6. Relativistic and Curvature Effects

Recent advances demonstrate that the relativistic evolution of peculiar velocities predicts a stronger linear growth with scale factor than Newtonian treatments. Specifically, on superhorizon scales the peculiar velocity grows as $v \propto a^2$ (relativistic), versus $v \propto a^{1/2}$ (Newtonian), due to the additional gravitational effect of the energy flux in general relativity (Tsaprazi et al., 2019). This faster growth holds across Friedmann backgrounds with curvature, with the effect being most pronounced in closed (overdense) regions and slower in underdense (open) regions (Miliou et al., 29 Apr 2024). These insights have direct implications for interpreting observed bulk flows and adjusting models of large-scale cosmic motion.
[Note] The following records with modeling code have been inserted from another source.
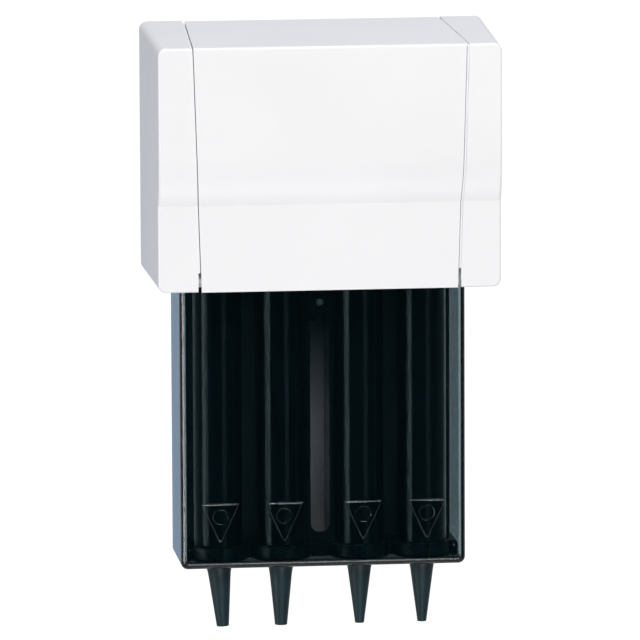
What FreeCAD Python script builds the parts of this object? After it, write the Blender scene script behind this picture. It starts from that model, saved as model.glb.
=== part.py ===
import FreeCAD, Part
import os
import Sketcher
from types import SimpleNamespace

# Wall-mounted dispenser for otoscope specula, in millimetres.
# X runs to the right, Y into the wall and Z up. Every piece is drawn with the wall face at Y = 0
# and the underside of the smoked cover at Z = 0. Its Placement then lowers it by mount_height, so
# that the finished model's origin is midway between the two upper wall screws, on the wall face.

SIZES = {
    # Shared allowances: how far a cut runs past a face, how far the cuts that shape the housing
    # run past its outside, how far an added form starts inside the one it joins, and the gap
    # between pieces that seat on each other
    "cut_overrun": 1.0,
    "form_overrun": 10.0,
    "pad_overlap": 0.5,
    "seat_gap": 0.1,
    # Mounting
    "mount_height": 208.0,
    "wall_screw_spacing": 100.0,
    "wall_screw_hole_radius": 2.25,
    # White housing and lid: one outer form
    "housing_depth": 76.0,
    "housing_half_width_front": 73.2,
    "housing_half_width_back": 74.5,
    "housing_base": 125.0,
    "front_top": 230.0,
    "back_top": 233.0,
    "front_edge_radius": 1.0,
    "inner_corner_radius": 0.8,
    "curve_top": 182.0,
    "curve_drop": 20.0,
    "lower_panel_recess": 5.0,
    "housing_corner_radius": 3.4,
    "housing_wall": 2.5,
    "cheek_wall": 2.7,
    "cheek_return": 2.6,
    "cheek_return_depth": 17.0,
    "top_return_drop": 14.0,
    "underside_front_gap": 21.2,
    # Seam between lid and cheeks: a shallow groove with a ledge for its floor, and lips under
    # the lid's edges
    "seam_inset": 15.0,
    "seam_narrowing_down": 3.2,
    "seam_narrowing_back": 3.5,
    "seam_gap": 1.2,
    "seam_depth": 0.6,
    "seam_slit": 0.35,
    "lip_thickness": 1.5,
    "lip_reach": 6.2,
    "lip_clearance": 0.35,
    "lip_foot": 133.2,
    # Lid and its hinge
    "lid_wall": 2.5,
    "lid_back_gap": 1.5,
    "hinge_inset": 16.0,
    "hinge_rise": 4.4,
    "hinge_ear_radius": 3.2,
    "hinge_ear_width": 4.0,
    "hinge_ear_side_gap": 3.4,
    "hinge_gusset_height": 13.0,
    "hinge_pin_radius": 1.1,
    "hinge_pin_clearance": 0.05,
    "hinge_pin_grip": 8.6,
    "hinge_pin_end_gap": 0.8,
    "hinge_washer_radius": 2.05,
    "hinge_washer_gap": 0.2,
    # Wall plate
    "plate_thickness": 3.0,
    "plate_side_gap": 0.2,
    "plate_top_gap": 4.0,
    "lid_rest_depth": 6.0,
    "lid_rest_thickness": 2.0,
    "lid_rest_half_width": 46.0,
    "lid_rest_gap": 0.2,
    "housing_boss_radius": 5.4,
    "housing_boss_inset": 4.9,
    "housing_boss_depth": 16.0,
    "housing_screw_low": 142.0,
    "housing_screw_rise": 72.0,
    "screw_core_radius": 1.3,
    "screw_clearance_radius": 1.7,
    "screw_head_radius": 2.9,
    "screw_head_height": 1.7,
    "screw_reach": 9.0,
    "tab_screw_reach": 4.8,
    "screw_socket_radius": 1.1,
    "screw_socket_depth": 0.9,
    "screw_point": 1.0,
    "screw_sink_clearance": 0.2,
    # Smoked cover
    "cover_half_width": 61.6,
    "cover_depth": 42.0,
    "cover_wall": 2.0,
    "cover_top": 133.0,
    "cover_edge_radius": 3.0,
    "cover_inner_radius": 1.0,
    "cover_floor_radius": 1.0,
    "cover_slot_clearance": 0.4,
    "outlet_radius": 9.8,
    # Columns
    "inner_column_offset": 17.1,
    "outer_column_offset": 44.3,
    "column_depth": 26.3,
    "tube_radius": 10.5,
    "tube_bore_radius": 9.6,
    "tube_foot_sink": 1.5,
    "tube_head_sink": 2.0,
    "tube_clearance": 0.06,
    # Black tray under the tubes
    "lobe_radius": 13.4,
    "tray_top": 8.7,
    "tray_clearance": 0.15,
    "tray_back": 12.0,
    "tray_half_width": 57.2,
    "tray_edge_radius": 1.6,
    "end_wall_front": 33.0,
    "end_wall_radius": 2.5,
    "end_wall_crown_radius": 1.2,
    "ring_seat_radius": 11.6,
    "ring_seat_height": 5.6,
    "rib_groove_width": 2.0,
    "rib_groove_depth": 1.2,
    # Retaining rings
    "ring_wall": 1.5,
    "petal_radius": 7.35,
    "petal_thickness": 1.1,
    "petal_slit": 0.8,
    "petals": 8.0,
    # Marks and locating ribs of the smoked cover
    "outer_mark_offset": 44.7,
    "mark_top": 28.7,
    "mark_height": 16.5,
    "mark_half_width": 8.35,
    "mark_relief": 0.75,
    "mark_edge_radius": 0.65,
    "mark_tip_half_width": 0.7,
    "mark_circle_radius": 3.15,
    "mark_circle_drop": 5.8,
    "mark_circle_depth": 0.55,
    "mark_circle_rim_radius": 0.35,
    "rib_top": 7.6,
    "rib_width": 1.2,
    "rib_depth": 0.9,
    "pip_radius": 1.0,
    # Spine
    "spine_half_width": 6.2,
    "spine_wall": 1.6,
    "spine_web": 2.0,
    "spine_front": 27.3,
    "slot_half_width": 4.1,
    "slot_bottom": 12.7,
    "slot_top": 105.0,
    "slit_half_width": 0.75,
    "slit_top": 113.7,
    "crossbar_rise": 2.0,
    "crossbar_thickness": 1.2,
    "crossbar_depth": 5.5,
    "stud_head_radius": 1.75,
    "stud_head_height": 1.5,
    "stud_head_crown": 0.6,
    "stud_head_edge": 1.3,
    "stud_radius": 0.7,
    "stud_boss_radius": 3.2,
    "stud_boss_depth": 20.0,
    "stud_grip": 6.0,
    # Top plate
    "top_plate_base": 181.0,
    "top_plate_thickness": 4.5,
    "top_plate_half_width": 57.6,
    "top_plate_front": 40.5,
    "top_plate_corner_radius": 5.0,
    "funnel_radius": 12.6,
    "funnel_drop": 2.2,
    "tab_height": 13.0,
    "tab_thickness": 2.2,
    "tab_half_width": 38.0,
    "tab_screw_offset": 30.7,
    "tab_screw_rise": 9.0,
    # Specula
    "tip_drop": 27.5,
    "cone_top": -6.0,
    "cone_top_radius": 4.75,
    "large_tip_radius": 2.65,
    "small_tip_radius": 1.95,
    "flare_top": 7.5,
    "flare_bend_radius": 32.0,
    "rim_top": 9.5,
    "rim_radius": 9.2,
    "speculum_wall": 0.45,
    "nest_pitch": 5.0,
    "lean_angle": 3.3,
    "lean_pivot": 5.0,
    "lean_gap": 17.0,
    "outer_left_count": 28.0,
    "inner_left_count": 33.0,
    "inner_right_count": 31.0,
    "outer_right_count": 32.0,
}


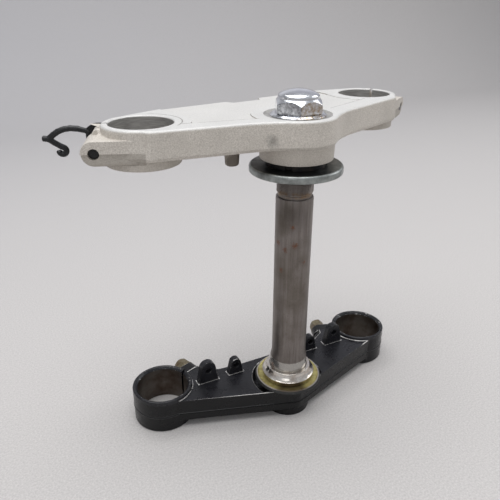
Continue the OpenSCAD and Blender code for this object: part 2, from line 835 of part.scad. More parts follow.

7. Outlook and Future Survey Prospects

Next-generation photometric redshift and CMB surveys (e.g., Euclid, LSST, DESI, Simons Observatory, CMB-S4) will deliver unprecedented numbers of galaxy redshifts, peculiar velocity tracers, and kSZ measurements. High signal-to-noise measurement of the LOS velocity angular power spectrum and the integrated gravitational lensing signal will refine constraints on the nature of dark energy, test gravity, and enable bias-independent probes of structure growth.

Machine learning, Bayesian forward modeling, and high-resolution simulations will enable more precise velocity reconstructions and cosmological parameter extraction. Complementary kinematic probes (transverse velocities, moving lens effect, 21-cm tomography) will further enhance the three-dimensional mapping of cosmic flows and provide new cross-checks for model consistency and departures from ΛCDM.

In conclusion, line-of-sight peculiar velocities are a vital and richly informative observable in cosmology, encoding the dynamical response of matter to gravitational perturbations. Continued advances in measurement, statistical treatment, and theoretical modeling promise further insight into cosmic structure, the nature of gravity, and the fundamental parameters of our Universe.